I try to switch it up in many different ways. I use blues and jazz, pop music and classical, oldies and very new stuff. For best results, use what you love the most. Lest you think I'm just a control freak, intolerant of other people's taste in music, I would remind you of that famous line attribute to Duke Ellington, or his father, or on occasion somebody else: There are only two kinds of music, good and bad.
Trouble is, there is some seriously bad shit out there. Now and then, when the sound and the movement align just right, when your mood and your weather cooperate, when you forget the old cup just might be half full, this will give you a little taste of paradise. If not, I guarantee a gold medal smile.
Sunday, September 7, 2008
I saw the musician from a distance. Almost hidden behind scurrying people, and framed by Indians selling salmon, and local growers offering sunflowers, or tubs of blueberries and strawberries, I could vaguely hear some kind of guitar sound. Just one guy on the small stage with an even smaller crowd more interested in their breakfast burritos and scones than the performer.

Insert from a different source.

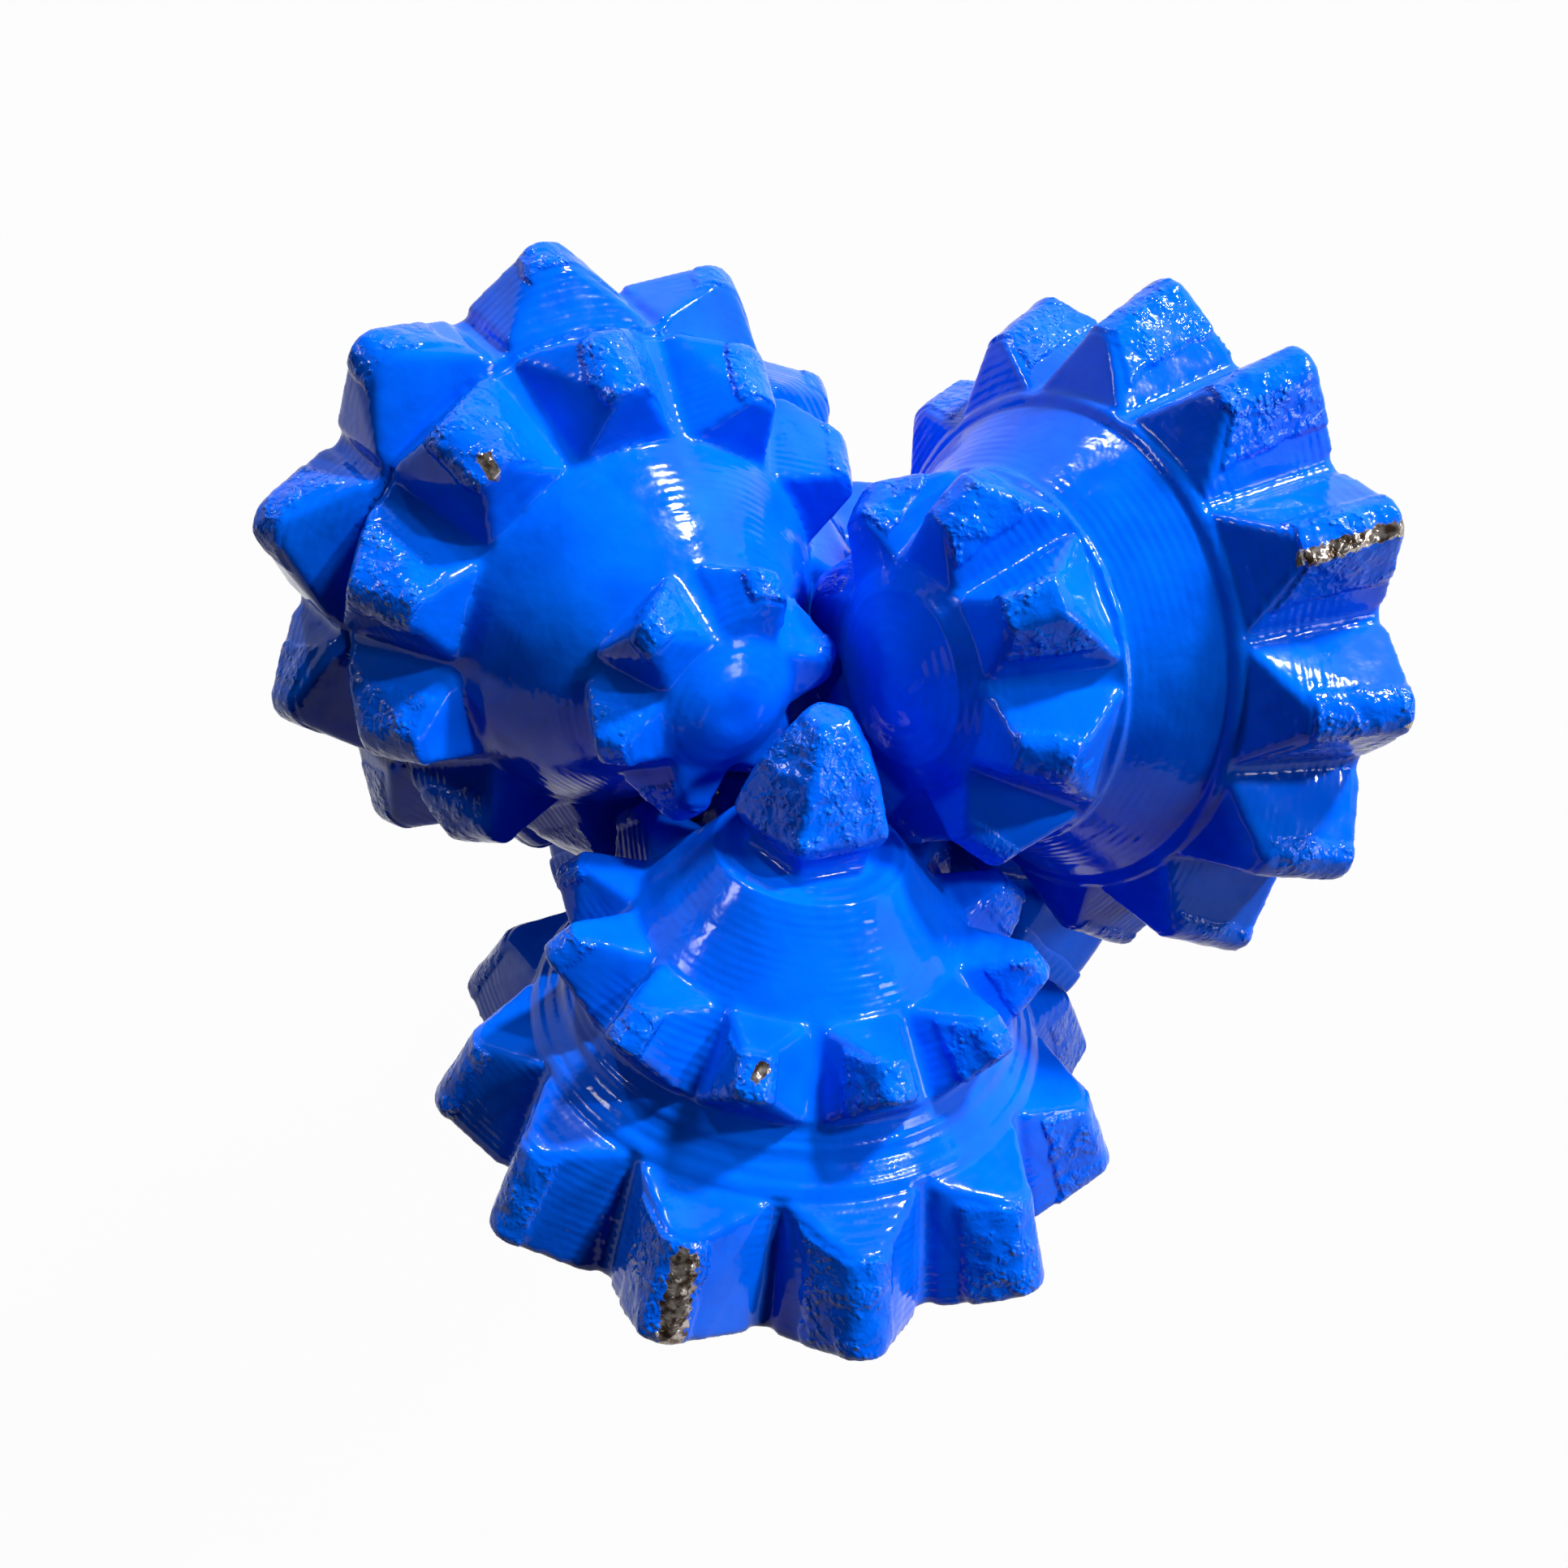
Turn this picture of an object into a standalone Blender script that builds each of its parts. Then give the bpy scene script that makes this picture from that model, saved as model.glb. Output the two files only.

By the time I reached the far side of the Saturday Farmer's Market, looking for the pear grower with his down syndrome daughter who carefully fills a bag for me, the music stopped. Rounding the far turn of the stall space and heading for the homestretch, I heard some fantastic slide guitar. Then it hit me and settled in my brain like fine wine: Robert Johnson. They must be playing a recording while the next band sets up. Following the familiar sound of "You better come on into my kitchen..." I found the source. James Clem.
He looked more like a banker with a National steel-bodied guitar. The shiny silver chrome of that blues machine sparkled in sharp contrast to this 60 something white guy bringing it all home. The boy sang and played the blues. I set my bag of fruit and vegetables down and stayed a while. This is so Portland, I thought.
Turns out James Clem and I have even more in common than a love of delta blues. He, like me, is originally from L.A. and cut his teeth, as I did, seeing the likes of Son House, Howlin' Wolf, Sleepy John Estes, and Bukka White at the Ash Grove. On his web site Is saw a picture of James from the 70s looking more like James Taylor with a full head of flowing auburn hair. I plan to catch him at one of the local pubs or again at the Farmer's Market because his schedule is available on line now. Imagine that, delta blues on demand, online, all the time.
I love that James Clem has come to Portland to live. I love how people like him show up all over this city all the time. But what I love most is that the music he plays continues. Very few young black musicians will touch this stuff. Wynton Marsalis was mentioning the other day how we have to teach each new generation the history of their music. Made me think I still have work to do in that vein. It's one of the things I miss about teaching the most. People like James Clem are keeping this music alive.
Tuesday, September 2, 2008
I paid a surprise visit to my old school this morning. Just dropped in right before lunchtime at El Cerrito High School, or at least the version that now exists before the brand new school that is being built gets occupied in December. I didn't know what to expect. This is the first year that there are no students enrolled there that have ever had a class with me. The new principal, a young African-American educator with the right frame of mind and the right energy level is a former student of mine. He gave me a welcoming hug, as did all the women in the main office who were there when I was there. Of course some of my old colleagues were there and I popped in their classrooms.
It was so wonderful to know that I could just observe it all with out having to take responsibility for anything. High schools are such fascinating laboratories for the study of adolescence. When I start my new job as university supervisor for beginning teachers next week, I'll have had recency. The level of noise, the resistance, the enthusiasm, the optimism, and the anxiety all came tumbling back to me. At one point, as I was leaving and the last stragglers were getting to their first afternoon classes, a couple cruised by me. The guy had his girlfriend in a headlock, and although she wasn't exactly protesting, I just couldn't walk away.
"Hey, that can't be too much fun," I shouted at him. No response. I then motioned with my arm mimicking the release of the headlock. My body language said knock it off. he did. They walked on; I walked on. Guess you can't take the teacher out of the school.
Next time I visit the new school will be ready to inhabit. It'll no doubt change some of the behavior of the student body. It'll give them something impressive to feel connected to and to rebuild their pride. The physical geography of the new campus will be up for grabs. It'll contain clean restrooms; it'll have no graffiti, no broken anything, no dysfunctional classrooms, no leaks, no fifty year residue of disgruntled humanity.
I left El Cerrito Gaucho land with the impression that if I ever wanted to come back and teach there all I'd have to do is say the word. I know it's not that simple, but it's gratifying in some small way. After all, the principal remembered my International Problems class. I felt the rarified air of respect.